■ What is expected
Make an exact copy of the lines below.

:: Data ::

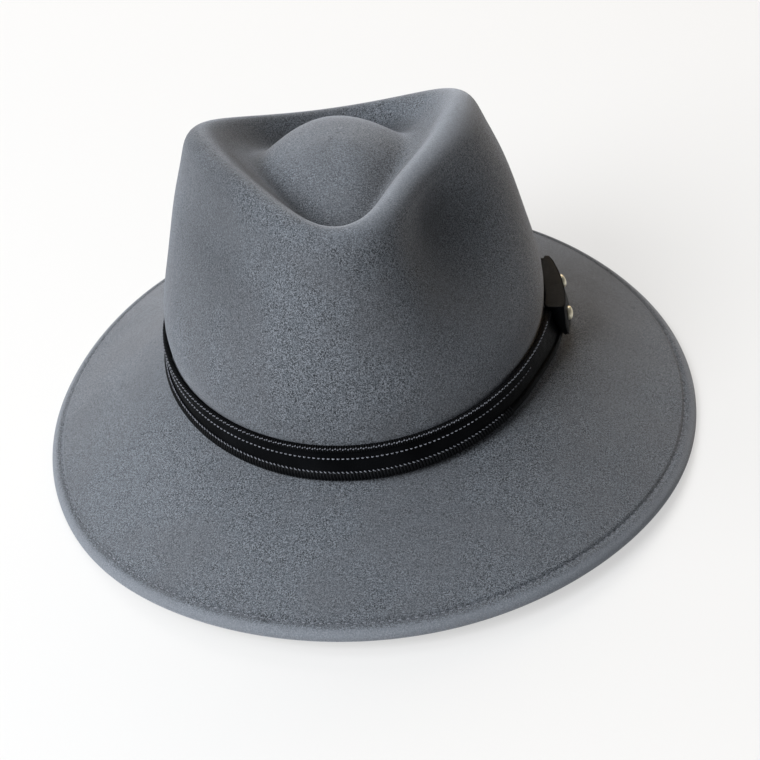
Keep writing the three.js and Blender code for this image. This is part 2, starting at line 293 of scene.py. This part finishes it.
def noise(shade, coords, scale, detail=2.0, roughness=0.5):
    return shade.node(
        "ShaderNodeTexNoise", None,
        {"Vector": coords, "Scale": scale, "Detail": detail, "Roughness": roughness},
    )


# The felt's fibres, dark and pale, which are also the colours of its painted shade and painted highlights,
# the haze that patches of them have, the cloudy stretches, and the sheen of the nap
FELT_DARK = (0.005, 0.006, 0.007, 1)
FELT_PALE = (0.200, 0.215, 0.240, 1)
FELT_HAZE = (0.095, 0.107, 0.122, 1)
FELT_CLOUD = (0.078, 0.080, 0.087, 1)
FELT_SHEEN = (0.80, 0.84, 0.92, 1)

felt_finish, shade = new_finish("grey_melange_felt")
coords = shade.node("ShaderNodeTexCoord", out=3)
fleck = noise(shade, coords, 2300, 1, 0.7)
speckle = noise(shade, coords, 1300, 2, 0.7)
mottle = noise(shade, coords, 230, 3, 0.6)
cloud = noise(shade, coords, 28, 2)
waves = noise(shade, coords, 19, 1)
# The map of brushed nap, painted highlights and painted shade, kept on the felt's points
nap_and_painted_light = shade.node("ShaderNodeAttribute", {"attribute_name": "nap_and_painted_light"}, out=2)
grain = (fleck * 0.6 + speckle * 0.4).between(0.36, 0.68)
melange = grain.blend(FELT_DARK, FELT_PALE)
melange = (mottle.between(0.35, 0.7) * 0.35).blend(melange, FELT_HAZE)
melange = (cloud.between(0.42, 0.62) * 0.35).blend(melange, FELT_CLOUD)
# Painted light: above 0.5 the map pales the felt, partly for brushed nap and partly as a painted highlight;
# below 0.5 it darkens it as painted shade
melange = (nap_and_painted_light.between(0.5, 1.0) * 0.6).blend(melange, FELT_PALE)
melange = ((1 - nap_and_painted_light).between(0.5, 1.0) * 0.5).blend(melange, FELT_DARK)
relief = fleck * 0.6 + speckle * 0.4 + mottle * 0.6
bump = shade.node("ShaderNodeBump", None, {"Strength": 0.6, "Distance": 0.0005, "Height": relief})
bump = shade.node("ShaderNodeBump", None, {
    "Strength": 0.5, "Distance": 0.004, "Height": waves, "Normal": bump,
})
set_surface(shade, {
    "Base Color": melange, "Roughness": 0.95, "Normal": bump, "Specular IOR Level": 0.12,
    "Sheen Weight": 0.4, "Sheen Roughness": 0.42, "Sheen Tint": FELT_SHEEN,
})

# How pale the felt is made, from 0 to 1, by row of the crown, by row of the brim and by place in the edge's
# section;
# 0.5 leaves it as it is. It is high on the dome, the crest and the roll, partly for the nap brushed up where
# the hat is handled and partly as a painted highlight. It is low in the dent round the dome and in the welt's
# groove, where it is painted shade. The felt's inner face stays a little below 0.5.
NAP_AND_PAINTED_LIGHT_CROWN = {
    "middle": 0.72, "mound": 0.66, "groove": 0.42, "inner wall": 0.38, "lip": 0.58, "crest": 0.8,
    "brow": 0.66, "shoulder": 0.52, "belly": 0.5, "band foot": 0.47,
}
NAP_AND_PAINTED_LIGHT_BRIM = {1: 0.55, 2: 0.6}
NAP_AND_PAINTED_LIGHT_EDGE = {0: 0.58, 1: 0.5, 2: 0.28, 3: 0.55, 4: 0.85, 5: 1.0, 6: 1.0, 7: 0.85, 8: 0.6, 9: 0.5}
NAP_AND_PAINTED_LIGHT_INSIDE = 0.45
NAP_AND_PAINTED_LIGHT_MIDDLES = (0.55, 0.45)

# Where the crest and the trough lie among the crown's rows, and what share of each change a row takes. The
# crest gets a painted highlight at the wearer's left and painted shade at the right and the back, the trough
# gets painted shade at the right and the back, and the pinches get painted shade, most where they are
# deepest.
CREST_PAINTED_LIGHT = {"rows": (5, 6.5, 8, 9.5), "share": (0, 1, 1, 0), "left": 0.35, "back": -0.5}
TROUGH_PAINTED_SHADE = {"rows": (2.5, 4.2, 6), "share": (0, 1, 0), "right": -0.3, "back": -0.4}
PINCH_PAINTED_SHADE = 0.6

# The felt's inner face keeps all its first rows, next to the brim's edge, and then every second one. Of its
# last rows, which crowd at the middle, it keeps only the very last.
INNER_FINE = 12
INNER_CROWDED = 3


def felt_rings(angles, steps):
    """The felt's outer face from its middle to the welt, and the welt from there to the underside."""
    rows = [crown_point(row, angles) for row in CROWN.values()]
    rows += [brim_point(angles, part) for part in BRIM_ROWS]
    rows.append(welt_point(angles, *WELT[0]))
    welt = [welt_point(angles, *place) for place in spline_through(WELT, steps)[1:]]
    return spline_through(rows, steps), np.array(welt)


felt_angles = ring_angles(FELT_COLUMNS)
skin, welt = felt_rings(felt_angles, FELT_STEPS)
middle = skin[0, :1]
inner = (skin[1:-1] - ring_normals(skin) * FELT)[::-1]
inner_rows = np.concatenate([
    np.arange(INNER_FINE), np.arange(INNER_FINE, len(inner) - INNER_CROWDED, 2), [len(inner) - 1],
])
rings = np.concatenate([skin[1:], welt, inner[inner_rows]])
CENTRE = (rings.reshape(-1, 3).max(axis=0) + rings.reshape(-1, 3).min(axis=0)) / 2 * (1, 1, 0)
points = np.concatenate([rings.reshape(-1, 3), middle, middle - (0, 0, FELT)]) - CENTRE
faces = ring_faces(len(rings), FELT_COLUMNS, closed=False)
following = np.roll(np.arange(FELT_COLUMNS), -1)
last = (len(rings) - 1) * FELT_COLUMNS
top, under = len(points) - 2, len(points) - 1
faces += [(top, j, k) for j, k in enumerate(following)]
faces += [(under, last + k, last + j) for j, k in enumerate(following)]
felt_body = add_piece("felt_hat_body", points, faces, felt_finish)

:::

■ Full output
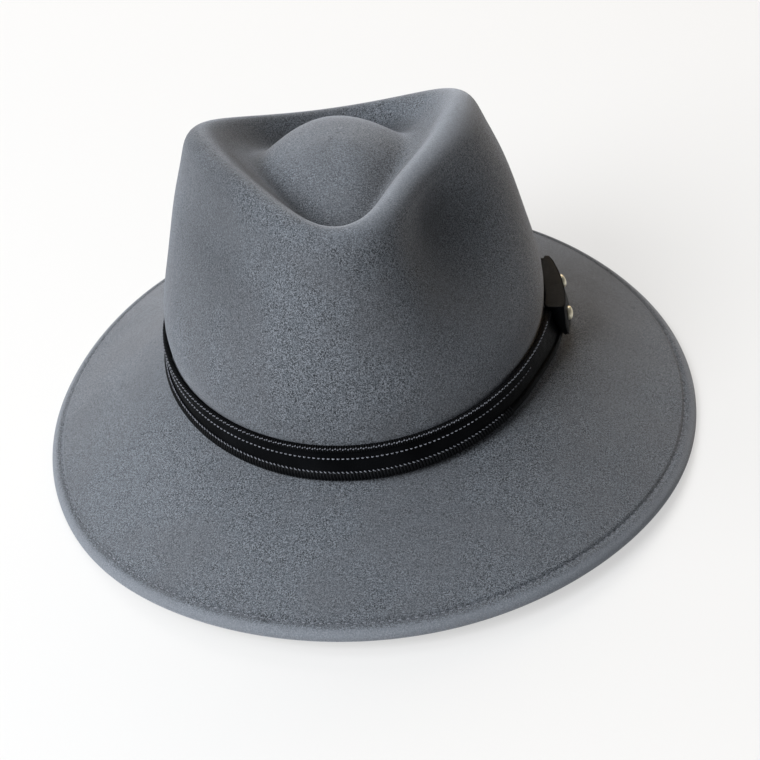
Keep writing the three.js and Blender code for this image. This is part 2, starting at line 293 of scene.py. This part finishes it.
def noise(shade, coords, scale, detail=2.0, roughness=0.5):
    return shade.node(
        "ShaderNodeTexNoise", None,
        {"Vector": coords, "Scale": scale, "Detail": detail, "Roughness": roughness},
    )


# The felt's fibres, dark and pale, which are also the colours of its painted shade and painted highlights,
# the haze that patches of them have, the cloudy stretches, and the sheen of the nap
FELT_DARK = (0.005, 0.006, 0.007, 1)
FELT_PALE = (0.200, 0.215, 0.240, 1)
FELT_HAZE = (0.095, 0.107, 0.122, 1)
FELT_CLOUD = (0.078, 0.080, 0.087, 1)
FELT_SHEEN = (0.80, 0.84, 0.92, 1)

felt_finish, shade = new_finish("grey_melange_felt")
coords = shade.node("ShaderNodeTexCoord", out=3)
fleck = noise(shade, coords, 2300, 1, 0.7)
speckle = noise(shade, coords, 1300, 2, 0.7)
mottle = noise(shade, coords, 230, 3, 0.6)
cloud = noise(shade, coords, 28, 2)
waves = noise(shade, coords, 19, 1)
# The map of brushed nap, painted highlights and painted shade, kept on the felt's points
nap_and_painted_light = shade.node("ShaderNodeAttribute", {"attribute_name": "nap_and_painted_light"}, out=2)
grain = (fleck * 0.6 + speckle * 0.4).between(0.36, 0.68)
melange = grain.blend(FELT_DARK, FELT_PALE)
melange = (mottle.between(0.35, 0.7) * 0.35).blend(melange, FELT_HAZE)
melange = (cloud.between(0.42, 0.62) * 0.35).blend(melange, FELT_CLOUD)
# Painted light: above 0.5 the map pales the felt, partly for brushed nap and partly as a painted highlight;
# below 0.5 it darkens it as painted shade
melange = (nap_and_painted_light.between(0.5, 1.0) * 0.6).blend(melange, FELT_PALE)
melange = ((1 - nap_and_painted_light).between(0.5, 1.0) * 0.5).blend(melange, FELT_DARK)
relief = fleck * 0.6 + speckle * 0.4 + mottle * 0.6
bump = shade.node("ShaderNodeBump", None, {"Strength": 0.6, "Distance": 0.0005, "Height": relief})
bump = shade.node("ShaderNodeBump", None, {
    "Strength": 0.5, "Distance": 0.004, "Height": waves, "Normal": bump,
})
set_surface(shade, {
    "Base Color": melange, "Roughness": 0.95, "Normal": bump, "Specular IOR Level": 0.12,
    "Sheen Weight": 0.4, "Sheen Roughness": 0.42, "Sheen Tint": FELT_SHEEN,
})

# How pale the felt is made, from 0 to 1, by row of the crown, by row of the brim and by place in the edge's
# section;
# 0.5 leaves it as it is. It is high on the dome, the crest and the roll, partly for the nap brushed up where
# the hat is handled and partly as a painted highlight. It is low in the dent round the dome and in the welt's
# groove, where it is painted shade. The felt's inner face stays a little below 0.5.
NAP_AND_PAINTED_LIGHT_CROWN = {
    "middle": 0.72, "mound": 0.66, "groove": 0.42, "inner wall": 0.38, "lip": 0.58, "crest": 0.8,
    "brow": 0.66, "shoulder": 0.52, "belly": 0.5, "band foot": 0.47,
}
NAP_AND_PAINTED_LIGHT_BRIM = {1: 0.55, 2: 0.6}
NAP_AND_PAINTED_LIGHT_EDGE = {0: 0.58, 1: 0.5, 2: 0.28, 3: 0.55, 4: 0.85, 5: 1.0, 6: 1.0, 7: 0.85, 8: 0.6, 9: 0.5}
NAP_AND_PAINTED_LIGHT_INSIDE = 0.45
NAP_AND_PAINTED_LIGHT_MIDDLES = (0.55, 0.45)

# Where the crest and the trough lie among the crown's rows, and what share of each change a row takes. The
# crest gets a painted highlight at the wearer's left and painted shade at the right and the back, the trough
# gets painted shade at the right and the back, and the pinches get painted shade, most where they are
# deepest.
CREST_PAINTED_LIGHT = {"rows": (5, 6.5, 8, 9.5), "share": (0, 1, 1, 0), "left": 0.35, "back": -0.5}
TROUGH_PAINTED_SHADE = {"rows": (2.5, 4.2, 6), "share": (0, 1, 0), "right": -0.3, "back": -0.4}
PINCH_PAINTED_SHADE = 0.6

# The felt's inner face keeps all its first rows, next to the brim's edge, and then every second one. Of its
# last rows, which crowd at the middle, it keeps only the very last.
INNER_FINE = 12
INNER_CROWDED = 3


def felt_rings(angles, steps):
    """The felt's outer face from its middle to the welt, and the welt from there to the underside."""
    rows = [crown_point(row, angles) for row in CROWN.values()]
    rows += [brim_point(angles, part) for part in BRIM_ROWS]
    rows.append(welt_point(angles, *WELT[0]))
    welt = [welt_point(angles, *place) for place in spline_through(WELT, steps)[1:]]
    return spline_through(rows, steps), np.array(welt)


felt_angles = ring_angles(FELT_COLUMNS)
skin, welt = felt_rings(felt_angles, FELT_STEPS)
middle = skin[0, :1]
inner = (skin[1:-1] - ring_normals(skin) * FELT)[::-1]
inner_rows = np.concatenate([
    np.arange(INNER_FINE), np.arange(INNER_FINE, len(inner) - INNER_CROWDED, 2), [len(inner) - 1],
])
rings = np.concatenate([skin[1:], welt, inner[inner_rows]])
CENTRE = (rings.reshape(-1, 3).max(axis=0) + rings.reshape(-1, 3).min(axis=0)) / 2 * (1, 1, 0)
points = np.concatenate([rings.reshape(-1, 3), middle, middle - (0, 0, FELT)]) - CENTRE
faces = ring_faces(len(rings), FELT_COLUMNS, closed=False)
following = np.roll(np.arange(FELT_COLUMNS), -1)
last = (len(rings) - 1) * FELT_COLUMNS
top, under = len(points) - 2, len(points) - 1
faces += [(top, j, k) for j, k in enumerate(following)]
faces += [(under, last + k, last + j) for j, k in enumerate(following)]
felt_body = add_piece("felt_hat_body", points, faces, felt_finish)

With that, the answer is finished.